One of the client projects I’m working on includes doing a lot of research on MXs, including some classification work. Part of the work involves identifying the company running the MX. Many of the times this is obvious; mail.protection.outlook.com is office365, for instance.

There are other cases where the connection between the MX and the host company is not as obvious. That’s where google comes into play. Take the domain canit.ca, it’s a MX for quite a few domains in this data set. Step one is to visit the website, but there’s no website there. Step 2 is drop the domain into google, who tells me it’s Roaring Penguin software.
In some cases, though, the domain wasn’t as obvious as the Roaring Penguin link. In those cases, Google would present me with seemingly irrelevant hosting pages. It didn’t make sense until I started digging through hosting documentation. Inevitably, whenever Google gave me results that didn’t make sense, they were right. The links were often buried in knowledge base pages telling users how to configure their setup and mentioning the domain I was searching for.
The interesting piece was that often it was the top level domain, not the support pages, that Google presented to me. I had to go find the actual pages. Based on that bit of research, it appears that Google has a comprehensive map of what domains are related to each other.
This is something we see in their handling of email as well. Gmail regularly makes connections between domains that senders don’t expect. I’ve been speaking for a while about how Gmail does this, based on observation of filtering behavior. Working through multiple searches looking at domain names was the first time I saw evidence of the connections I suspected. Gmail is able to connect seemingly disparate hostnames and relate them to one another.
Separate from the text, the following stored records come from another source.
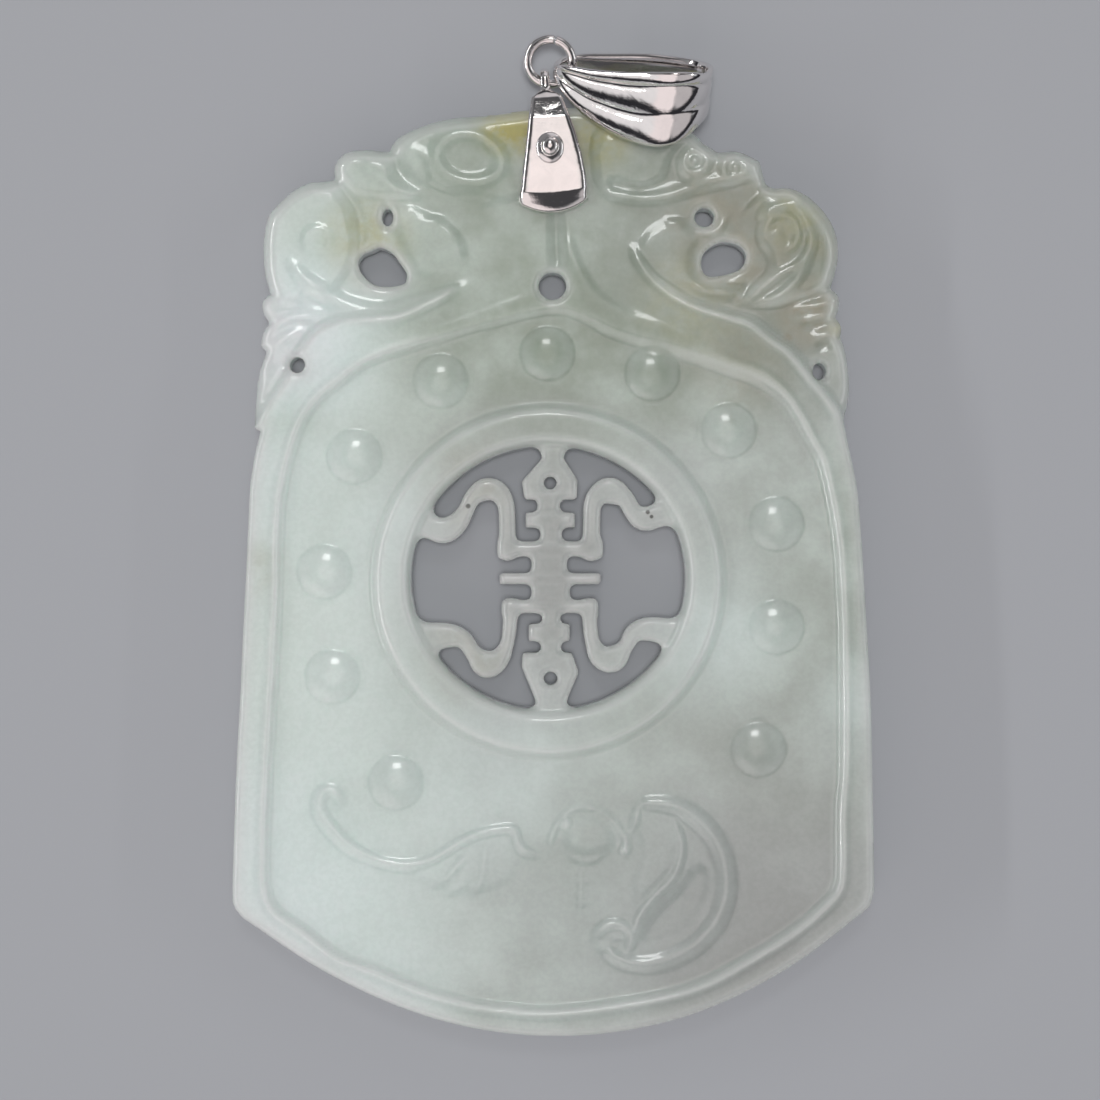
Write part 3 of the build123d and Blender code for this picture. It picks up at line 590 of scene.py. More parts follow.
# How far a ridge and a raised form reach past the lines that the tables give
LINE_REACH = 1.8
PAD_REACH = 1.0

# How far the slopes of the crest's and of the bat's lines spread, as shares of their half widths
CREST_SPREAD = 1.7
BAT_SPREAD = 1.4

# What is left of a ridge's height at its worn ends, and the length over which it comes back
WORN_END = 0.3
WORN_LENGTH = 0.9

# Width of the rim's slope down to the field, how much wider it is at the top right, and the crest's slope
RIM_BEVEL = 0.45
WIDER_BEVEL = 0.55
CREST_BEVEL = 0.55

# Radii of the rounded edges of the fret and of the holes
FRET_ROUND = 0.32
HOLE_ROUND = 0.35

# Painted light on the face, paler edges for light glowing through thin jade and paler steep slopes for
# sheen: its share, an edge's width, and a slope's blur in grid steps
EDGE_LIGHT_SHARE = 0.46
EDGE_LIT = 0.16
SLOPE_SHEEN_BLUR = 1.6

# Rings of the tablet's edge wall: inset and height as shares of back_round, and the share of the way down
WALL = [(0.0, 1.0, 0.33), (0.0, 1.0, 0.67), (0.0, 1.0, 1.0), (0.29, 0.29, 1.0), (1.0, 0.0, 1.0)]

# Widths over which the parts of the fret run into each other, and into the medallion's ring
FRET_BLEND = 0.5
HOUSE_BLEND = 0.45
RING_BLEND = 0.9


def smooth_line(points, step=0.3):
    """Places along a smooth line through the given ones, with any further columns carried along."""
    given = np.array(points, float)
    ends = [2 * given[0] - given[1], *given, 2 * given[-1] - given[-2]]
    out = []
    for a, b, c, d in zip(ends, ends[1:], ends[2:], ends[3:]):
        count = max(2, int(np.hypot(*(c - b)[:2]) / step) + 1)
        t = np.linspace(0, 1, count, endpoint=False)[:, None]
        straight = 2 * b + (c - a) * t
        out.append(0.5 * (straight + (2 * a - 5 * b + 4 * c - d) * t**2 + (3 * b - a - 3 * c + d) * t**3))
    return np.vstack([*out, given[-1:]])


def smooth_loop(points):
    """Places round a smooth closed line through the given ones."""
    given = np.array(points, float)
    line = smooth_line([*given[-2:], *given, *given[:2]])
    first = np.argmin(np.hypot(*(line - given[0]).T[:2]))
    last = len(line) - 1 - np.argmin(np.hypot(*(line[::-1] - given[0]).T[:2]))
    if last <= first:
        last = len(line) - 1
    return line[first:last]


def near_mask(x, y, line, reach):
    """The places that lie within reach of the line's box."""
    low, high = line[:, :2].min(0) - reach, line[:, :2].max(0) + reach
    return (x > low[0]) & (x < high[0]) & (y > low[1]) & (y < high[1])


def inside(x, y, loop):
    """How far each place lies inside the closed line; below nought it lies outside."""
    best = np.full(x.shape, FAR)
    within = np.zeros(x.shape, bool)
    for (ax, ay), (bx, by) in zip(loop, np.roll(loop, -1, axis=0)):
        dx, dy = bx - ax, by - ay
        t = np.clip(((x - ax) * dx + (y - ay) * dy) / max(dx * dx + dy * dy, TINY**2), 0, 1)
        best = np.minimum(best, (x - ax - t * dx) ** 2 + (y - ay - t * dy) ** 2)
        if dy:
            crosses = (ay <= y) != (by <= y)
            within ^= crosses & (x < ax + (y - ay) * dx / dy)
    return np.where(within, np.sqrt(best), -np.sqrt(best))


def along(x, y, line):
    """How far each place lies inside a stroke, and the stroke's half width, the line's third column."""
    best = np.full(x.shape, -FAR)
    width = np.zeros(x.shape)
    for (ax, ay, aw), (bx, by, bw) in zip(line, line[1:]):
        dx, dy = bx - ax, by - ay
        t = np.clip(((x - ax) * dx + (y - ay) * dy) / max(dx * dx + dy * dy, TINY**2), 0, 1)
        here = aw + t * (bw - aw)
        depth = here - np.hypot(x - ax - t * dx, y - ay - t * dy)
        nearer = depth > best
        best = np.where(nearer, depth, best)
        width = np.where(nearer, here, width)
    return best, width


def ease(t):
    """A smooth step from 0 to 1."""
    t = np.clip(t, 0, 1)
    return t * t * (3 - 2 * t)


def soft_max(a, b, blend):
    """The greater of two, rounded over where they are within blend of each other."""
    h = np.clip(blend - np.abs(a - b), 0, None) / blend
    return np.maximum(a, b) + h * h * blend / 4


def soft_min(a, b, blend):
    """The lesser of two, rounded in the same way."""
    return -soft_max(-a, -b, blend)


def rounded(depth, radius):
    """How far a rounded edge of that radius has dropped, at that distance inside the edge."""
    d = np.clip(depth, 0, radius)
    return radius - np.sqrt(radius**2 - (radius - d) ** 2)


def lines_layer(x, y, rows, spread):
    """Heights of the soft ridges in rows, the greatest where they cross.

    Spread widens their feet, and the ends of an open line are worn down.
    """
    layer = np.zeros(x.shape)
    for height, points in rows:
        line = smooth_line(points)
        near = near_mask(x, y, line, LINE_REACH)
        nx, ny = x[near], y[near]
        depth, width = along(nx, ny, line)
        away = (width - depth) / np.maximum(width, TINY)
        to_start, to_end = (np.hypot(nx - end[0], ny - end[1]) for end in (line[0], line[-1]))
        worn = WORN_END + (1 - WORN_END) * ease(np.minimum(to_start, to_end) / WORN_LENGTH)
        if points[0] == points[-1]:
            worn = 1.0
        layer[near] = np.maximum(layer[near], height * worn * ease(1 - away / spread))
    return layer


def pads_layer(x, y, rows):
    """Heights of the broad raised or sunk forms in rows, added together."""
    layer = np.zeros(x.shape)
    for height, edge, points in rows:
        loop = smooth_loop(points)
        near = near_mask(x, y, loop, PAD_REACH)
        layer[near] += height * ease(inside(x[near], y[near], loop) / edge * 0.7 + 0.1)
    return layer


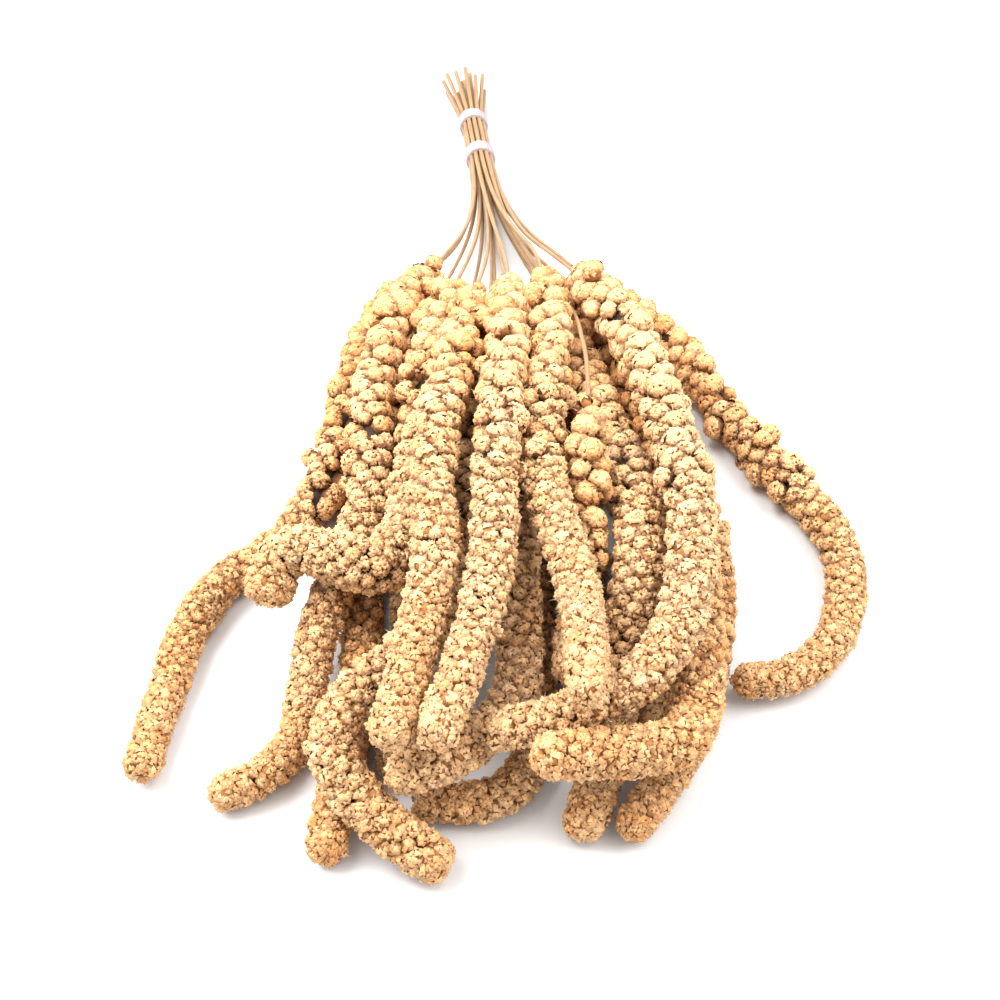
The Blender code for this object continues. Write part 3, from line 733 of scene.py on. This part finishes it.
def make_mesh(name, parts, materials):
    """One object from parts, each with corners, triangles and values at its corners, in its own material."""
    corners = np.vstack([part["corners"] for part in parts])
    corners[:, 2] = np.maximum(corners[:, 2], 0.0)
    firsts = np.cumsum([0] + [len(part["corners"]) for part in parts])
    faces = np.vstack([part["faces"] + first for part, first in zip(parts, firsts)])
    slots = np.repeat(np.arange(len(parts)), [len(part["faces"]) for part in parts])
    mesh = bpy.data.meshes.new(name)
    mesh.from_pydata(corners.tolist(), [], faces.tolist())
    mesh.polygons.foreach_set("material_index", slots)
    for value in sorted(parts[0]["values"]):
        layer = mesh.attributes.new(value, "FLOAT", "POINT")
        layer.data.foreach_set("value", np.concatenate([part["values"][value] for part in parts]))
    for material in materials:
        mesh.materials.append(material)
    mesh.shade_smooth()
    mesh.update()
    round_shading(mesh, parts, firsts)
    obj = bpy.data.objects.new(name, mesh)
    bpy.context.scene.collection.objects.link(obj)
    return obj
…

For senders, it means that using different domains in an attempt to isolate different mainstreams doesn’t work. Gmail understands that domainA in acquisition mail is also the same as domainB in opt-in mail is the same as domainC in transactional mail. Companies can develop a reputation at Google which affects all email, not just a particular mail stream. This makes it harder for senders to compartmentalize their sends and requires compliance throughout the organization.
Acquisition programs do hurt all mail programs, at least at Gmail.